Set down exactly the lines from the one containing "Keep writing the" through the last line of the records below, both included, and nothing else.

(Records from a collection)
## Begin
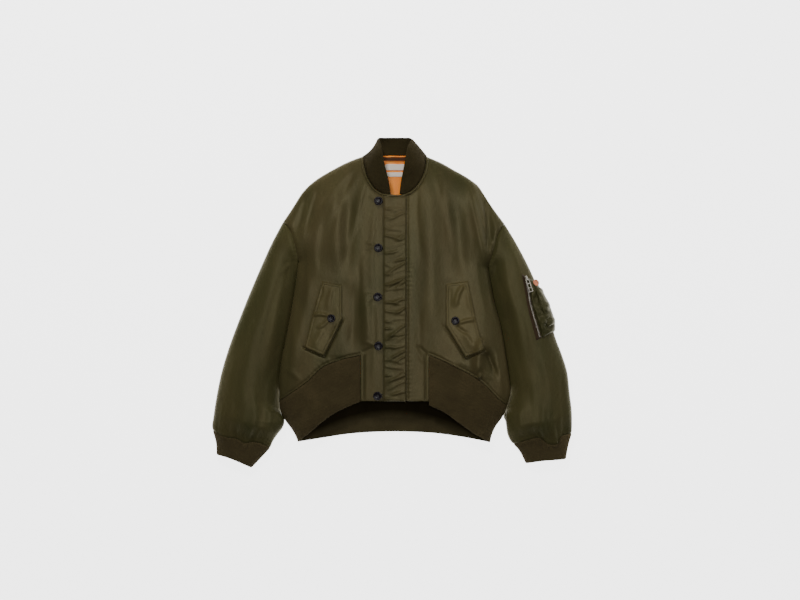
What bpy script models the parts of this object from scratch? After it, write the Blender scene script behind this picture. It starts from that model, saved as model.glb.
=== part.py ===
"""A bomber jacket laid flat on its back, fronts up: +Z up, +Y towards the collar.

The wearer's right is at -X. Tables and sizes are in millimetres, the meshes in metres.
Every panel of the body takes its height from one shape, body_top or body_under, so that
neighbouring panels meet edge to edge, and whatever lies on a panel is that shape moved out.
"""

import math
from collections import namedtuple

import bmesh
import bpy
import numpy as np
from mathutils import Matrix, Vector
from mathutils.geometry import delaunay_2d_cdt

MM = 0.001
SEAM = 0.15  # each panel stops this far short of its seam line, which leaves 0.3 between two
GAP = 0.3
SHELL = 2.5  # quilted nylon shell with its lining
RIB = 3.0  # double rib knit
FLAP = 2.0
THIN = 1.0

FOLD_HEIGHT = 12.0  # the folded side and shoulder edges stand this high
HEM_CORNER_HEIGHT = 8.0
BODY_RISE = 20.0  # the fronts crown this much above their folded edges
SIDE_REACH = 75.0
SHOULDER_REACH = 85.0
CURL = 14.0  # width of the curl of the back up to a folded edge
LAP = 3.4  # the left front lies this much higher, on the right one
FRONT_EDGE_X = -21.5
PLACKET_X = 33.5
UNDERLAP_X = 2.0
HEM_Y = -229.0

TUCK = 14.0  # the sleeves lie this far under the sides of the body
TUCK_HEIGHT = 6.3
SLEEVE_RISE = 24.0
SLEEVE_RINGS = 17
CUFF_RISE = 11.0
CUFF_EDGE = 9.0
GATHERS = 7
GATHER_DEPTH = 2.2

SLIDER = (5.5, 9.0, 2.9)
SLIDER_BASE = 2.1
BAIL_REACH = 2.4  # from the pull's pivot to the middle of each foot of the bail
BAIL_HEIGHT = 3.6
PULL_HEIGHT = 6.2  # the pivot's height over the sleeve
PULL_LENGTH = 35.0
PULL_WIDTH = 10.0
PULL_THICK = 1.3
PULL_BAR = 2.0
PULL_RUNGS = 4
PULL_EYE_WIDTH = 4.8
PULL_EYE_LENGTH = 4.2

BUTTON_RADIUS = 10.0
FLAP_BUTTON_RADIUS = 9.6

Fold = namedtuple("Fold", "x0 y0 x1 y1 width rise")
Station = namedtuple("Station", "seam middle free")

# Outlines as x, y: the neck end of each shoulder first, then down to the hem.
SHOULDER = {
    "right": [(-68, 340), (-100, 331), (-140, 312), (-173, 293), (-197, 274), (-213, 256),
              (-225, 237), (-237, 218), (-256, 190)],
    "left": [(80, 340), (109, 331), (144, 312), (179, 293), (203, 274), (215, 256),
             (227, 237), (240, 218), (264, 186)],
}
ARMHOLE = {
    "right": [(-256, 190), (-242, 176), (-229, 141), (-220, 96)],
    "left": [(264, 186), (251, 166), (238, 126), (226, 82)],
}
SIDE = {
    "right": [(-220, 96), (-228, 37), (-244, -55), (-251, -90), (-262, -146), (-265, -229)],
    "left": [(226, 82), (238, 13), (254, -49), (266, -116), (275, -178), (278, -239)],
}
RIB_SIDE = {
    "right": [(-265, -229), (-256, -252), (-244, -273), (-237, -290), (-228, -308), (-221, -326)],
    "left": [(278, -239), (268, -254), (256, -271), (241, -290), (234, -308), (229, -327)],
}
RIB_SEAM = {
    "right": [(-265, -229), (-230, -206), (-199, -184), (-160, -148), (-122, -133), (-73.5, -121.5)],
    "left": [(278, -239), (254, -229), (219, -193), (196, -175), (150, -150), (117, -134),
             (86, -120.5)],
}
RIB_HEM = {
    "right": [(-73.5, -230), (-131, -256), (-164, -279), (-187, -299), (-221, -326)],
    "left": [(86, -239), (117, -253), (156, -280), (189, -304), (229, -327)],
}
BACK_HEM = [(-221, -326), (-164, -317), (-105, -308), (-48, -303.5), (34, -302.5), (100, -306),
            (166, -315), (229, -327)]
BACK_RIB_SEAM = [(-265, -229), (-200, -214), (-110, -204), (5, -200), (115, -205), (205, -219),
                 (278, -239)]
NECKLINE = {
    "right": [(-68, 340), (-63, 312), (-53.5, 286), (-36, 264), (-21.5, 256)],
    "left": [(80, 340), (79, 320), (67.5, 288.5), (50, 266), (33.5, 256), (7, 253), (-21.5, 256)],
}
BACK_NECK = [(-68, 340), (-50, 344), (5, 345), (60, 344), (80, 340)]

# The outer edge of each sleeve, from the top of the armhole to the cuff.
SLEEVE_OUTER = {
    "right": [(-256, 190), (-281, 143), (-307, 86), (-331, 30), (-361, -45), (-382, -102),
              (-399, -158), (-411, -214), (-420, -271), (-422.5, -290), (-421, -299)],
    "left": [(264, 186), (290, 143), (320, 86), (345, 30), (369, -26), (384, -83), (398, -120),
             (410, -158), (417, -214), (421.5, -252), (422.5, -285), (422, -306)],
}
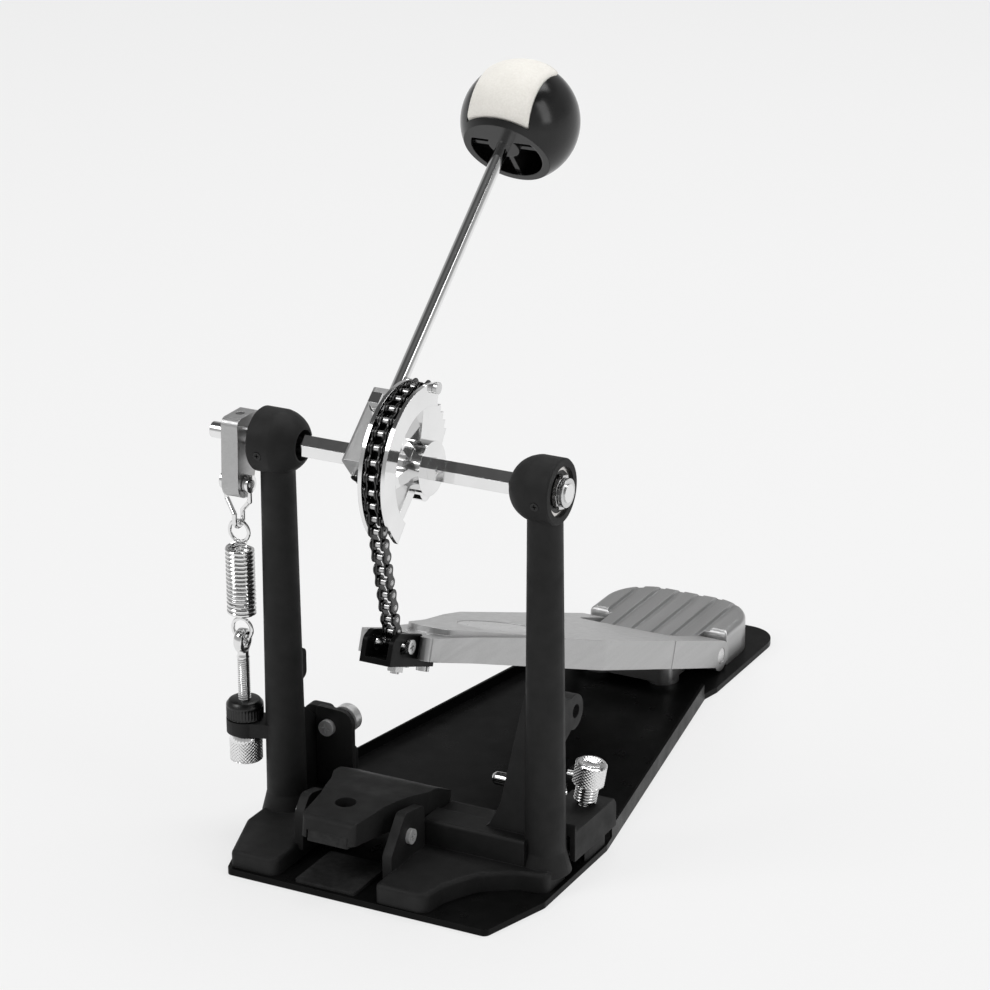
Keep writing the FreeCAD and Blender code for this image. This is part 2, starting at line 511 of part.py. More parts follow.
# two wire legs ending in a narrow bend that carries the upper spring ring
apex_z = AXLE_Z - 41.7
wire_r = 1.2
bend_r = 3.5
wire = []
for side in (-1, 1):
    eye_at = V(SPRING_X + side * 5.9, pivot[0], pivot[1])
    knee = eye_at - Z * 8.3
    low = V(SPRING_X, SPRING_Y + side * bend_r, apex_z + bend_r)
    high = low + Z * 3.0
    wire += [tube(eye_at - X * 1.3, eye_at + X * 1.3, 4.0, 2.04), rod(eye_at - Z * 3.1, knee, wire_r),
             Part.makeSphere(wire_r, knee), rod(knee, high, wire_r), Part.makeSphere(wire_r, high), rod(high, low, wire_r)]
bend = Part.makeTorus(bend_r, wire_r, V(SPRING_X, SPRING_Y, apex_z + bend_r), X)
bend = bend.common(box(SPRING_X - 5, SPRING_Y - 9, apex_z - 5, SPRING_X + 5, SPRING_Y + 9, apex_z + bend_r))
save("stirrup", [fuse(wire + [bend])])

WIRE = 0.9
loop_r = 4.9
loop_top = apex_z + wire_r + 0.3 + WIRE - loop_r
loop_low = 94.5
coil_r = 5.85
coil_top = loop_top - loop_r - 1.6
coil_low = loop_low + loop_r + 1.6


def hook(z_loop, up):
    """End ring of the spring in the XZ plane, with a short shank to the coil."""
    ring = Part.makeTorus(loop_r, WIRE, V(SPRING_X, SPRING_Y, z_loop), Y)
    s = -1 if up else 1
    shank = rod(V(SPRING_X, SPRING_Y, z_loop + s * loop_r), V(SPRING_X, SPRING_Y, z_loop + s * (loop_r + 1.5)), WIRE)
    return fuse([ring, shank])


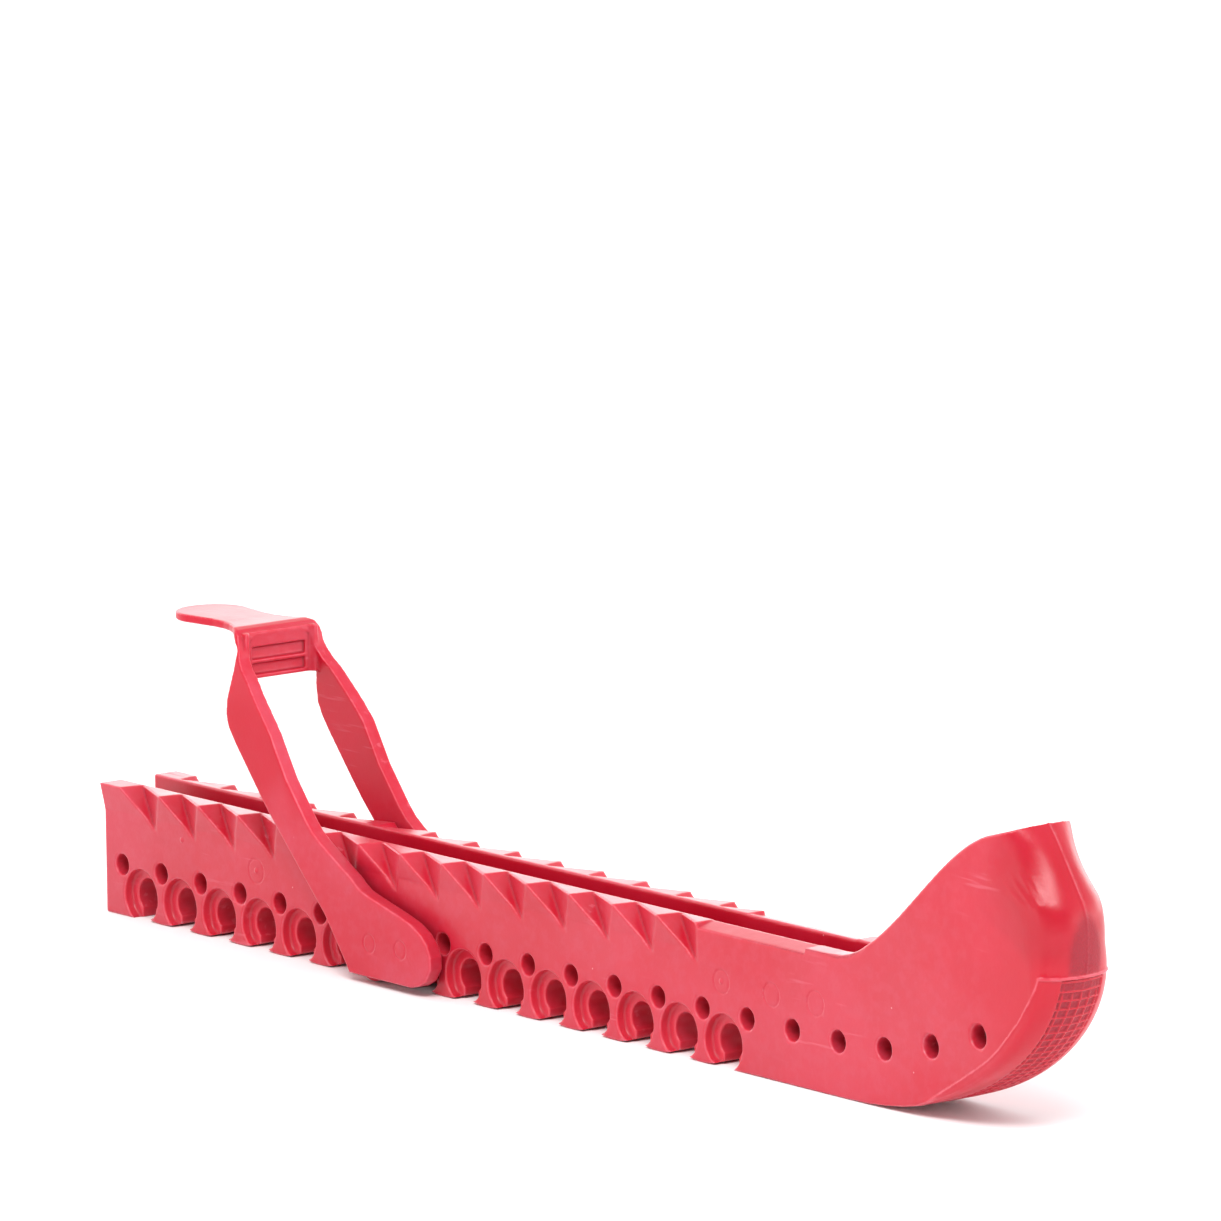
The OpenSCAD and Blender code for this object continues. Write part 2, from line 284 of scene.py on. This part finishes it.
## End
Response below -
Keep writing the FreeCAD and Blender code for this image. This is part 2, starting at line 511 of part.py. More parts follow.
# two wire legs ending in a narrow bend that carries the upper spring ring
apex_z = AXLE_Z - 41.7
wire_r = 1.2
bend_r = 3.5
wire = []
for side in (-1, 1):
    eye_at = V(SPRING_X + side * 5.9, pivot[0], pivot[1])
    knee = eye_at - Z * 8.3
    low = V(SPRING_X, SPRING_Y + side * bend_r, apex_z + bend_r)
    high = low + Z * 3.0
    wire += [tube(eye_at - X * 1.3, eye_at + X * 1.3, 4.0, 2.04), rod(eye_at - Z * 3.1, knee, wire_r),
             Part.makeSphere(wire_r, knee), rod(knee, high, wire_r), Part.makeSphere(wire_r, high), rod(high, low, wire_r)]
bend = Part.makeTorus(bend_r, wire_r, V(SPRING_X, SPRING_Y, apex_z + bend_r), X)
bend = bend.common(box(SPRING_X - 5, SPRING_Y - 9, apex_z - 5, SPRING_X + 5, SPRING_Y + 9, apex_z + bend_r))
save("stirrup", [fuse(wire + [bend])])

WIRE = 0.9
loop_r = 4.9
loop_top = apex_z + wire_r + 0.3 + WIRE - loop_r
loop_low = 94.5
coil_r = 5.85
coil_top = loop_top - loop_r - 1.6
coil_low = loop_low + loop_r + 1.6


def hook(z_loop, up):
    """End ring of the spring in the XZ plane, with a short shank to the coil."""
    ring = Part.makeTorus(loop_r, WIRE, V(SPRING_X, SPRING_Y, z_loop), Y)
    s = -1 if up else 1
    shank = rod(V(SPRING_X, SPRING_Y, z_loop + s * loop_r), V(SPRING_X, SPRING_Y, z_loop + s * (loop_r + 1.5)), WIRE)
    return fuse([ring, shank])


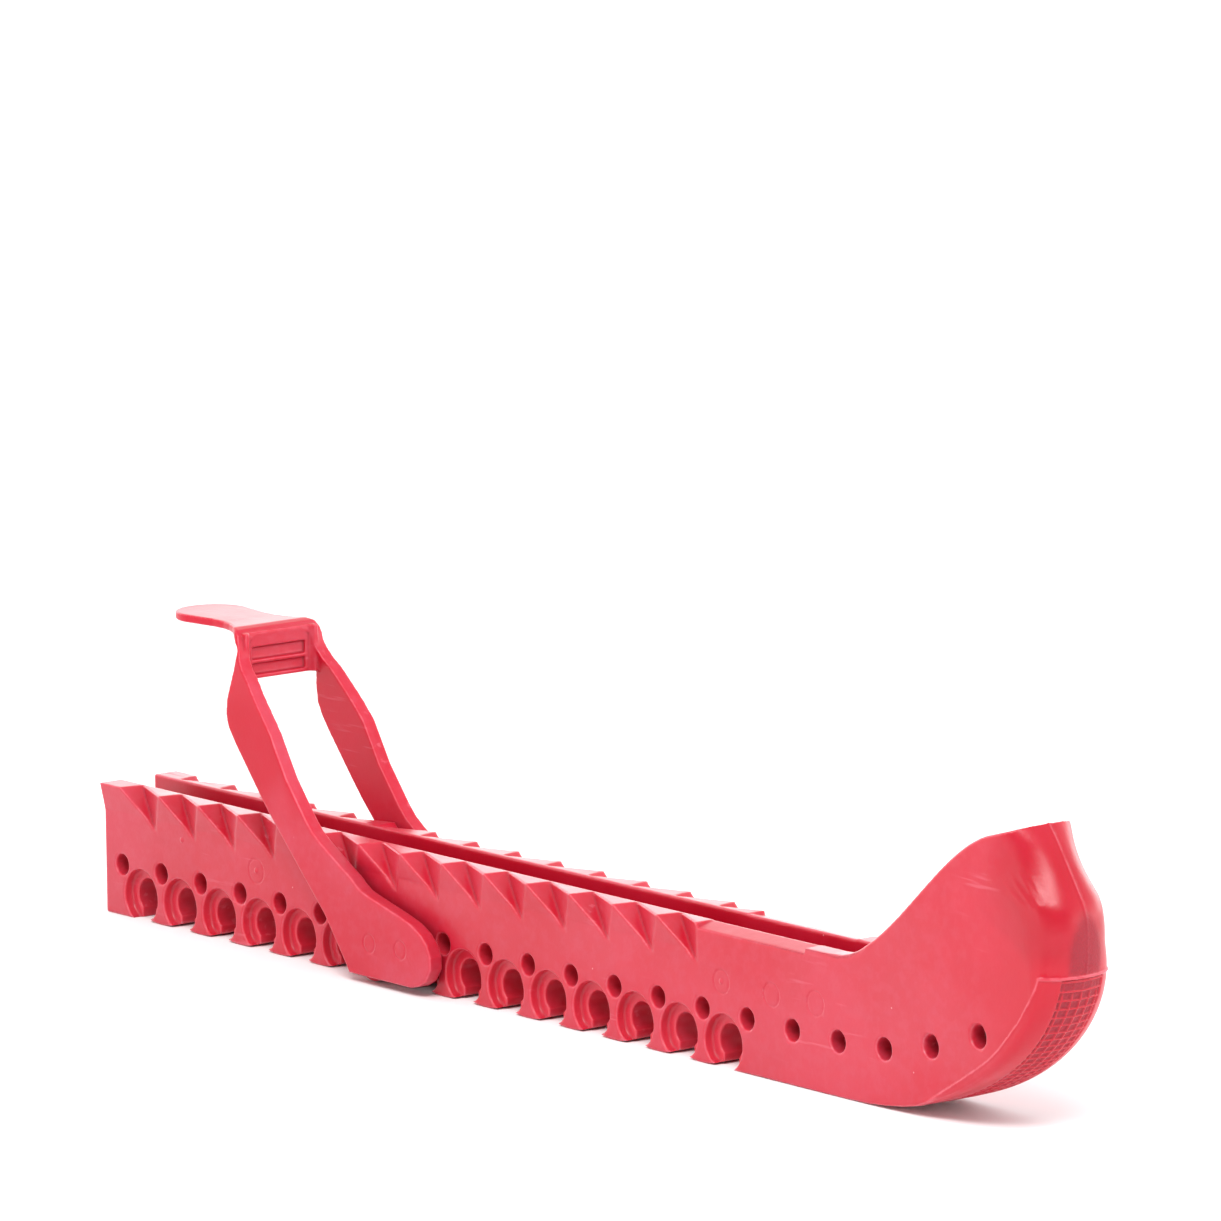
The OpenSCAD and Blender code for this object continues. Write part 2, from line 284 of scene.py on. This part finishes it.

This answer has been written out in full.